You can invoke Sao Paulo all you want as some kind of model of anticipating the future - much of its growth was far greater and faster than we will ever see, besides being unplanned and unauthorized.
I'm curious to see how you would define a mega-city with regard to Toronto: how much population growth, density and sprawl can we expect to see? Are the advantages and disadvantages of being such a city the same for everyone? How would we measure the quality of life that you vaguely imply may possibly, perhaps, maybe kinda sorta deteriorate (again, in what terms?) to the point that it 'should be stopped' (how?)?
The fact that current development includes small boxes in the sky is a function of the market, not some edict from the city. How SHOULD we live?
The fact that your friends are purists who view cycling solely as a recreational pursuit to be indulged in many, many kilometres from the city (there's nowhere that's closer?) is slightly interesting but ultimately irrelevant. It's clear you dislike urban cyclists and enjoy the fact that you see so few of them from your window. There are still many more people for whom cycling is a practical and efficient form of transportation, partly because transit and driving don't always suit their purposes. The downtown streets may be crowded but it's nothing bikes can't get through. Or pedestrians, for that matter.
And there are of course many other destinations besides Kensington and St Lawrence Market. Not sure what you have against them (Kensington's bad for driving, I guess, but no idea about the other one) but it's probably safe to assume you'd prefer to see them replaced with something else.
It really seems like your problem is more to do with Toronto itself and less with urban planning, and you're ragging on everything else you can think of out of unfocused frustration.
Lastly, the 'chattering classes' are never self-appointed. I don't think you understand the term or who applies it.
I would not promote Sao Paulo as a model of anything; rather, it's a city I know well and despite its incredible growth (obviously 4Xs faster than the GTA's in the past 100 years), it does work reasonably well as a city, all things considered. For one, it has a far better subway and bus system than Toronto (when you pay cash, it spits out an automatic ticket, just like Toronto and you can pay for distance - something I doubt the TTC union will allow any time soon. They also run smaller buses on smaller routes, not the behemoths I see 3/4 empty trying to navigate Bay St., Richmond and Strachan!)
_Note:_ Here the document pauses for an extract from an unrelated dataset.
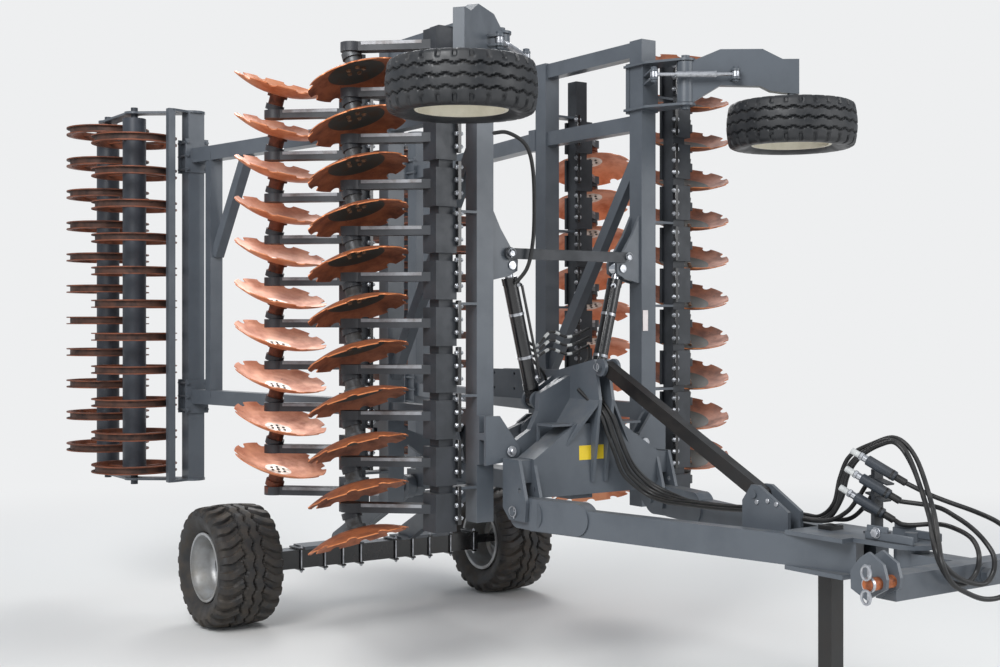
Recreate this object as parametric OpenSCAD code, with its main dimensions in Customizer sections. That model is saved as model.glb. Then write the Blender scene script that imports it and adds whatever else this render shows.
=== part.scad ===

There seems to be a critical mass of downtowners on these pasges who feel that only 'their' views are acceptable. They refuse to even contemplate that some people might prefer Don Mills or even Brampton as a place to live (for the record, I do not, but much of my family lives out in those areas and I do appreciate their merits.) It amazes me how a vocal 3 or 4 % not only hijack the agenda at City Hall, but on most of these blogger pages as well. This kind of thinking is not necessarily normal, it's just common around here, by the way.
Truthfully, folks - do you not get bored of patting each other on the backs and congratulating each other for regurgitating various versions of the conventional thinking of the day? Do you not realize that in 20 years an entirely new batch of Ry-high grads will come along and tell you that you are wrong?
Toronto has a great many things going for it, but the way it totally fumbled its early growth (as in the picture I was discussing earlier) is going to haunt the city big time. It's easy for folks to say the city would never dare bulldoze throroughfares to make room for more traffic, but many cities have had to do it and are still doing it. At 10 million, the city may have to bulldoze Bloor/Danforth or Kingston Rd. or whatever to make room for dedicated streetcar lines, more traffic or something, because they are wholly inadequate for what they are expected to handle today.
You are not going to accomodate 10 million in the GTA with access through or around downtown with our current or planned roads/highways or subways. Streetcars are a joke and an impediment - at least as they are laid out now in most parts of the city.
So, before the city hits 5 million, we (the people) had better get our heads out of the sand and start pressuring public officials of all levels to build the kind of city that MOST people want. Although condos are a more recent phenomenon, MOST people want some sort of a backyard and light without obstructed views. Even the more crowded, 'enlightened' countries such as Germany and England still have burgeoning suburbs.
But, no, let's just sit back and sling arrows at those who dare espouse a different viewpoint from what the conventional thinking is around here. Gawd forbid if we actually learned from history and the starkness of those photos to try and build a better city for EVERYONE. (Not just for those who have recently grabbed the microphone and think streetcars and bicycles are what 50,000 years of Civilization has aspired to.)
Jesus Christ... PEOPLE WERE OUT CELEBRATING A WAR ENDING. HOW CAN I MAKE THIS MORE CLEAR?
You: Wow, guys. Look at this picture of our roads as late as 2006!!! http://farm1.static.flickr.com/68/206603018_bdf688d774_z.jpg?zz=1 Clearly we never learnt the lesson from that first photo can't deal with the development of our city!!! I mean LOOK at how CROWDED the photo is!
It is frankly absurd to claim that no road in Toronto has ever been widened, incidentally.
You can email me at sabsofsteel@gmail.com or on Twitter @sabsofsteel
Thanks,
Sabrina
I read the Toronto Star about three times a week just to keep up. Loved all the old photos. During the war we lived on Briar Hill off Dufferin north of Eglinton in York Township. People used to ask my mother why she liver "way up there"! Dufferin was a single lane road with ditches on either side. We were literally snowed in for 3 days during the great storm of 1944. No milk or bread because the HORSE wagons couldn't get through.
The 1901 census for your grandmother's location is difficult to decipher since many changes are made on the page. Her mother, Matilda, died suddenly in 1904. Her residence is given as 570 Sherbourne St. Her sister, Myra, died in 1923 and her residence was 10 Beatrice St. Myra is buried in Mt. Pleasant cemetery.